The main annotator of The Book of Margery Kempe, commonly thought to have been a monk of Mount Grace, draws attention to similarities between Margery Kempe’s expressions of piety, including her shrieks, convulsions, leaden colour and tears, and the piety of Mount Grace mystics such as Richard Methley and John Norton. There is no indication that these displays of religious fervour aroused anxiety or censure on the part of the Carthusians. On occasion the annotator adds a marginal note  indicating that bodily contact described is gostly (214/7), and very occasionally there are deletions of whole sentences in which visions of Margery Kempe’s involvement in the re-enactment of Christ’s life or dreams of Christ’s sufferings are described (203/9–11; 208/8–10).

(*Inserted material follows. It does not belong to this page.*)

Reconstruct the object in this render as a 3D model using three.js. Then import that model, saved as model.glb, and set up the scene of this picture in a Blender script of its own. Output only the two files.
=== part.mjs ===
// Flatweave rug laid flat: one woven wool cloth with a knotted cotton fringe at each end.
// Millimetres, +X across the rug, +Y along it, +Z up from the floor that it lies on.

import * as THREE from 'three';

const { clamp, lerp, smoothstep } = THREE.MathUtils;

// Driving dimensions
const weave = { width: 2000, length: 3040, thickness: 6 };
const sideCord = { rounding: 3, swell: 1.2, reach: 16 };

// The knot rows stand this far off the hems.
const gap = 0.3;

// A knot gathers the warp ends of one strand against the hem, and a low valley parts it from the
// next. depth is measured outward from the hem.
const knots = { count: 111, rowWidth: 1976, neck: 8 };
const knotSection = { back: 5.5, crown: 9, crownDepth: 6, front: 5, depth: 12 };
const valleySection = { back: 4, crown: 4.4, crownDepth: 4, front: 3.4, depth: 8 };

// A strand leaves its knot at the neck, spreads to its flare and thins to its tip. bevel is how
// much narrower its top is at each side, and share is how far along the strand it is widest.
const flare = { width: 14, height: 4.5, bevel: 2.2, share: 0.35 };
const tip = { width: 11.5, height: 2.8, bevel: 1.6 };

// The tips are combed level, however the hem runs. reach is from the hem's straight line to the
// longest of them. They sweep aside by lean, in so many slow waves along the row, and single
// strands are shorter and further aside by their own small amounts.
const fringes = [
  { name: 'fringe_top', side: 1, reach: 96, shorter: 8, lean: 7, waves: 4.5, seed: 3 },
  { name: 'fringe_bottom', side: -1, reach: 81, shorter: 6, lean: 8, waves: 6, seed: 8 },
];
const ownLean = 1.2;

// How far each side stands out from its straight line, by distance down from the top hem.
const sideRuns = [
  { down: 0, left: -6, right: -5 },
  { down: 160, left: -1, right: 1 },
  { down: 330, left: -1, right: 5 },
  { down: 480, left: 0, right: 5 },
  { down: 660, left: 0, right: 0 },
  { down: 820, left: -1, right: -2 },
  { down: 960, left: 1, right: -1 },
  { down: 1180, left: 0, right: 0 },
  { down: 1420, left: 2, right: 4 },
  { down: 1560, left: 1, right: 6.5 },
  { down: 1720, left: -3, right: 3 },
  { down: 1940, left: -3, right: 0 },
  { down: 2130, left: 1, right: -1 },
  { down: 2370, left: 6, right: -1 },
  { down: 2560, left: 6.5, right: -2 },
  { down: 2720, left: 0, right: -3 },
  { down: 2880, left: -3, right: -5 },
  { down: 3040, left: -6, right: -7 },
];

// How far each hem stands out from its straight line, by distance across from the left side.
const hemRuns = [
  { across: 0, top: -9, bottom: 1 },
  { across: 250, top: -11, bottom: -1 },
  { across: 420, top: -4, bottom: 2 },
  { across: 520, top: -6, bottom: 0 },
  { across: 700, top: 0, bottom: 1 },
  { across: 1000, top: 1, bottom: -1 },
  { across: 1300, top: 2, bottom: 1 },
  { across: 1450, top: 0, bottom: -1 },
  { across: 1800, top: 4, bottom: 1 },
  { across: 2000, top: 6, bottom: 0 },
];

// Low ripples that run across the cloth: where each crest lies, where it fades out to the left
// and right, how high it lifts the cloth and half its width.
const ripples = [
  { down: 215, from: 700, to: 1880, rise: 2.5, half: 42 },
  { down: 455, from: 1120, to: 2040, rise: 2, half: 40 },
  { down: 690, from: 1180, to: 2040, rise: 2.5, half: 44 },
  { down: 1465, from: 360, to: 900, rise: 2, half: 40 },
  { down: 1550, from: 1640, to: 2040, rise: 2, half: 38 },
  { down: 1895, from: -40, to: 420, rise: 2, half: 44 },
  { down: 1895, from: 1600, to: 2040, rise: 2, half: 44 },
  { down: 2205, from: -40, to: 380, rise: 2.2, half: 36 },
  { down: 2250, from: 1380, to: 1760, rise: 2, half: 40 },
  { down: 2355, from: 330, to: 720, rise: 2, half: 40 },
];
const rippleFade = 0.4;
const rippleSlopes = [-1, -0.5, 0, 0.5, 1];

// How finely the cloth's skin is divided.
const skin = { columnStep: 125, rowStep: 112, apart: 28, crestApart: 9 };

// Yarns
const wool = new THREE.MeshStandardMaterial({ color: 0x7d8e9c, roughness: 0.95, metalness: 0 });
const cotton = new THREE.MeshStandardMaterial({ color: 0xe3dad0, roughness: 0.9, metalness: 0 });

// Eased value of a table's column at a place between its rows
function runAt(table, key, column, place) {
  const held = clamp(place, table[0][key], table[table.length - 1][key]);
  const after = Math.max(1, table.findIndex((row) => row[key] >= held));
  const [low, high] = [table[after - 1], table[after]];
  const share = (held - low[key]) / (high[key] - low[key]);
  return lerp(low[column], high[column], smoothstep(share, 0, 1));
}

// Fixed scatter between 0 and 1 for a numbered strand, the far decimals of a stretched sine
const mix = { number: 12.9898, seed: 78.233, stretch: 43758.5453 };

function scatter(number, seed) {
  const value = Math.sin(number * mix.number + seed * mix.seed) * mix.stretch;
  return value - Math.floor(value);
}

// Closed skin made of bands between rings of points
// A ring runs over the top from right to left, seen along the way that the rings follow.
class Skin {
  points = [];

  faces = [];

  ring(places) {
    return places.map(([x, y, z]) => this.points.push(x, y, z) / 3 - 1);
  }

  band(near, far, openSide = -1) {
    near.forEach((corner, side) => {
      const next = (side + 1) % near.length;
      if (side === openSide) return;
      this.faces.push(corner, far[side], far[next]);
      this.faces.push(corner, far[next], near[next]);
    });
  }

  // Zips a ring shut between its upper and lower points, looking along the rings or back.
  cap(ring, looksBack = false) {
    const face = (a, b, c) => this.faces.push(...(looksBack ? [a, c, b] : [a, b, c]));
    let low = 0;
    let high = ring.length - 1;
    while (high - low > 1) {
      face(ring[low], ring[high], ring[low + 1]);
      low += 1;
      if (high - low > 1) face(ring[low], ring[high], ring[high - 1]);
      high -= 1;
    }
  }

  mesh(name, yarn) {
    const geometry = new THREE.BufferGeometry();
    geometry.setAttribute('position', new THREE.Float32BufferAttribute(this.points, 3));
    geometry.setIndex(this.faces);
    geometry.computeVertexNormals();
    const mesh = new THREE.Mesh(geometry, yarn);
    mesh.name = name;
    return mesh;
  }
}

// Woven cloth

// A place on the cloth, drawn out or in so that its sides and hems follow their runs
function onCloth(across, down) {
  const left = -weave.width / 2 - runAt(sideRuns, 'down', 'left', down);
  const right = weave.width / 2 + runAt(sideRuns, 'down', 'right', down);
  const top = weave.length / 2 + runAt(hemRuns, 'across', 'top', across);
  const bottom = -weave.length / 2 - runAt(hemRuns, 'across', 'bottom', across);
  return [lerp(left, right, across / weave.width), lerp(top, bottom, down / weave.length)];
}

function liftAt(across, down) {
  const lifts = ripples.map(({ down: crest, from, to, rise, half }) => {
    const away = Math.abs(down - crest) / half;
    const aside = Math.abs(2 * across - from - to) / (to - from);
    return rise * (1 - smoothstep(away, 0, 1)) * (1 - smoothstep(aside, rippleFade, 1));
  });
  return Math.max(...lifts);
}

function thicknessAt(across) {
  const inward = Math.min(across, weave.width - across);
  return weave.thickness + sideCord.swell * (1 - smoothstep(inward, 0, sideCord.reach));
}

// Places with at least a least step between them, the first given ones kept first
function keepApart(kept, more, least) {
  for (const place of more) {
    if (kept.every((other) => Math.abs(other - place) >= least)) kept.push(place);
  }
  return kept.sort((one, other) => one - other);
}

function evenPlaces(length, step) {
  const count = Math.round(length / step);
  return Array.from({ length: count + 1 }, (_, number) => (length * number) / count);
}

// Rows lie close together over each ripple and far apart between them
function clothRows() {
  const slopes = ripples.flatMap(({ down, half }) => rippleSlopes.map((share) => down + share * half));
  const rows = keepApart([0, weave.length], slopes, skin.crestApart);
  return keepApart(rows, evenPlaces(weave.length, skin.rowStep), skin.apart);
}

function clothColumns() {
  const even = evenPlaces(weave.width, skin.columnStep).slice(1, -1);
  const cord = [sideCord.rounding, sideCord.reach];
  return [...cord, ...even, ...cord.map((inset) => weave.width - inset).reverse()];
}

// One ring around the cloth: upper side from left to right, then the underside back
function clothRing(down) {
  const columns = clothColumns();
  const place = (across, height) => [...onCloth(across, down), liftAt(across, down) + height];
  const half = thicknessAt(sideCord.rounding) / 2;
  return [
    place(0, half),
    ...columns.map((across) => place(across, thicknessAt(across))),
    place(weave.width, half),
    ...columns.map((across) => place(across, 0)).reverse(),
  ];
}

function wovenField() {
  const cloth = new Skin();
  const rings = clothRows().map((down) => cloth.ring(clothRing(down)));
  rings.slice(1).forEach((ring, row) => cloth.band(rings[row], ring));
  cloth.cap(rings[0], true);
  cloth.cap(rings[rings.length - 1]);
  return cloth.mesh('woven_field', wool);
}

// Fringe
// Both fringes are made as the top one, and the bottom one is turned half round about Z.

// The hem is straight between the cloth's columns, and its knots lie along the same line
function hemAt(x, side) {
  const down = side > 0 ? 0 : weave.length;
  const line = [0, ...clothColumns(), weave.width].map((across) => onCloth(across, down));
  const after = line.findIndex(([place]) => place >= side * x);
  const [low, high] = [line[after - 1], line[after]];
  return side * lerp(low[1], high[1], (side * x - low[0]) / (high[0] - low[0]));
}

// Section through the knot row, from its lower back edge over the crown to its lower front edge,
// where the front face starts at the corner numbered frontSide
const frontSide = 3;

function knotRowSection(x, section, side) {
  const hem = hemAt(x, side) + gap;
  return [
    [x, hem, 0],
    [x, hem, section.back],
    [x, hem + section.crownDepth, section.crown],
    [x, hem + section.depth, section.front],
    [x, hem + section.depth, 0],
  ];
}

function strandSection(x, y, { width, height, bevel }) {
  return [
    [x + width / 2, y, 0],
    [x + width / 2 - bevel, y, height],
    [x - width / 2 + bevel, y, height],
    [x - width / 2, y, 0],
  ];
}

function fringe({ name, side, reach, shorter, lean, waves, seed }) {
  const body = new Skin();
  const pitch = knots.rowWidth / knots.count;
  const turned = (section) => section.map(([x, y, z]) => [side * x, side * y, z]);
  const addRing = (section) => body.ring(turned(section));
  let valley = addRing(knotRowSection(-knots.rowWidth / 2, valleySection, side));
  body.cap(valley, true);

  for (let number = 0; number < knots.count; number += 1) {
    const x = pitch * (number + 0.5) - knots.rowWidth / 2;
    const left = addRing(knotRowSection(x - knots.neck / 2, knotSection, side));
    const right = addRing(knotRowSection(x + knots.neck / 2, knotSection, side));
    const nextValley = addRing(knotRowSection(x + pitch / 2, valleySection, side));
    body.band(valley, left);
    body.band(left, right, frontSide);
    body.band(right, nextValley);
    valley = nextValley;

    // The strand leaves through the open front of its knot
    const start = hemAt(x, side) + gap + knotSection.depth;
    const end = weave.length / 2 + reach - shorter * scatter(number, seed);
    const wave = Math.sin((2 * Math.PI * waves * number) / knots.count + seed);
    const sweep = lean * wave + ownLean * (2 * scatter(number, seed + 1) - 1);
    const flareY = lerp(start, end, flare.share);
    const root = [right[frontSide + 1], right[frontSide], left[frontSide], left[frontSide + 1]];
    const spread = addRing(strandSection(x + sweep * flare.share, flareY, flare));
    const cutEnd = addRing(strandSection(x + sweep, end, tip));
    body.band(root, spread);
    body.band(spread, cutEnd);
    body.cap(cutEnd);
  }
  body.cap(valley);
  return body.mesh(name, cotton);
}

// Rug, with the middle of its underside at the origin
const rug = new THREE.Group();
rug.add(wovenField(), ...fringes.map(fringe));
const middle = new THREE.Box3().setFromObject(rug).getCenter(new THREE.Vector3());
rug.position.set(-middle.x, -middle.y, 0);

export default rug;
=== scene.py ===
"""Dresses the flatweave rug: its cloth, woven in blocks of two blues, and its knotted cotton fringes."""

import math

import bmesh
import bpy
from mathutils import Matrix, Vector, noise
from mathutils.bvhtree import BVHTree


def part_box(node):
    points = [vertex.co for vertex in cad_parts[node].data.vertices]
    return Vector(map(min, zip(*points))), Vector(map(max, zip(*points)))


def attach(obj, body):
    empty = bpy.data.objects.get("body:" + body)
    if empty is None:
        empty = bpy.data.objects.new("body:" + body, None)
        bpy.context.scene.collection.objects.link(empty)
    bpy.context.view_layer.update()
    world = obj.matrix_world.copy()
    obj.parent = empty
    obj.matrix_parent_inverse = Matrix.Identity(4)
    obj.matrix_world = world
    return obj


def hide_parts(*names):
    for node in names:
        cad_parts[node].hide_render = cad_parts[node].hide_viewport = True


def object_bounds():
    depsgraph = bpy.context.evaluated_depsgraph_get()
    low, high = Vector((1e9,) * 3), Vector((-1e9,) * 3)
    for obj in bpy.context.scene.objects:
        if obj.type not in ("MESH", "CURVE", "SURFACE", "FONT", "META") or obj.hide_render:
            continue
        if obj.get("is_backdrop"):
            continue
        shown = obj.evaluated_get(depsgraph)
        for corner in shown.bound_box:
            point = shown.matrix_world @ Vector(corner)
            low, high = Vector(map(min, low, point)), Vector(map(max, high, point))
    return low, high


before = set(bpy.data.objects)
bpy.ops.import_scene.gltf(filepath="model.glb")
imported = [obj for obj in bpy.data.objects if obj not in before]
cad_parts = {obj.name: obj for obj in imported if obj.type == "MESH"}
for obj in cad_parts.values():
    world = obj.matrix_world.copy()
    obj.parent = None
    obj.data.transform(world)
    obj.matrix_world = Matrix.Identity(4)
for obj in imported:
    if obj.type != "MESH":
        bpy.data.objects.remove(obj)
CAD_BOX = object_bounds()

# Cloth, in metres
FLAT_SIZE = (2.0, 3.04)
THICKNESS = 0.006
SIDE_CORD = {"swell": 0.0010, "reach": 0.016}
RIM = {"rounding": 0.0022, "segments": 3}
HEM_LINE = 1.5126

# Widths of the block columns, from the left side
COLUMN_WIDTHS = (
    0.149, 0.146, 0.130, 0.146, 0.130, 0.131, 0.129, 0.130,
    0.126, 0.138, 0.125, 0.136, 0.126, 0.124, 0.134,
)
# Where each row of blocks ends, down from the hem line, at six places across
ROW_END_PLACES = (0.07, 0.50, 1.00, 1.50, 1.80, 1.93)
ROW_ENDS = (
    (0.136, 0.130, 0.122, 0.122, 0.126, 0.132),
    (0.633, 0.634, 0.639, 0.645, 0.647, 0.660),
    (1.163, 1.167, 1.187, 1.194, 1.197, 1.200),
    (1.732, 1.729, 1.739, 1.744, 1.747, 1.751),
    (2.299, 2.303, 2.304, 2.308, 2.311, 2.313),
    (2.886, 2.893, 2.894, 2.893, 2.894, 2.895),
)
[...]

It is as a shorte treatyse of contemplacyon taught by our lorde Ihesu cryste that extracts were printed as a simple booklet, in the nature of a chap-book, by Wynkyn de Worde.102  This booklet has none of the worldly narrative and no mention of the shrieks and prostrations. It includes passages in which Margery Kempe was told that her silent contemplation was more pleasing to God than was her vocal prayer (89/21–25; 89/38–90/3). Given Wynkyn de Worde’s known familiarity with the piety of Syon Abbey and Sheen, attested by his printing of works associated with these houses, it seems likely that these extracts contain the “approved” essence of Margery Kempe’s book as perceived by Brigittine and Carthusian readers. Yet the chap-book format suggests that the extracts were intended as a support for lay people’s devotions. 

Pepwell in 1521 printed the same extracts in an anthology of contemplative mystical writings, perhaps with a different readership in mind.103  It was from the extracts only, reprinted in 1910, that Margery Kempe was known to post-medieval readers, until the manuscript of her book was re-discovered by H.E. Allen in the 1930s.  Pepwell’s anthology printed in the first place a Middle English version of Richard of St Victor’s Benjamin Minor, in second place Catherine of Siena’s Divers Doctrines, and in third place the extracts from Margery Kempe’s book. There followed Walter Hilton’s Treatise of the “Song of Angels”, an Epistle of Prayer, an Epistle of Discretion in Stirrings of the Soul, and a Treatise of Discerning of Spirits, very Necessary for Gostly Livers. These texts together form a manual of instruction for those striving to become “gostly livers”, with Benjamin Minor as its starting-point – “Thou shalt call together thy thoughts and thy desires, and make thee of them a church, and learn thee therein for to love only this good word Jesu ....” – and culminating in the necessary skill of discriminating between good and evil spirits, so often a matter of concern to Margery Kempe as to other visionaries, their spiritual directors, and their critics. The Epistle of Discretion in Stirrings of the Soul suggests that the intended readership for this anthology included novices in religious houses. Margery Kempe’s book could evidently be regarded by Brigittine and Carthusian readers as divinely inspired, and helpful to religious as well as to lay people.

When the manuscript of the book was re-discovered it was greeted with great interest inasmuch as it documented an era of social history in a unique manner, but also with dismay inasmuch as it claimed to be an authoritative account of spiritual life. In mid-twentieth-century Britain self-advertised revelatory experience was treated with suspicion; the worldly sections of the narrative, the protagonist’s unconcealed egocentricity and vanity, were no longer recognised by the majority of readers as necessary stages in the process of purgatio; tears, groans and convulsions were not widely acknowledged as valid manifestations of piety. Since then much progress has been made in the study of medieval spirituality, literature and history, and, as both its shared and unique qualities have come to be understood and appreciated, the account of Margery Kempe’s life has become one of the most popular of late Middle English texts.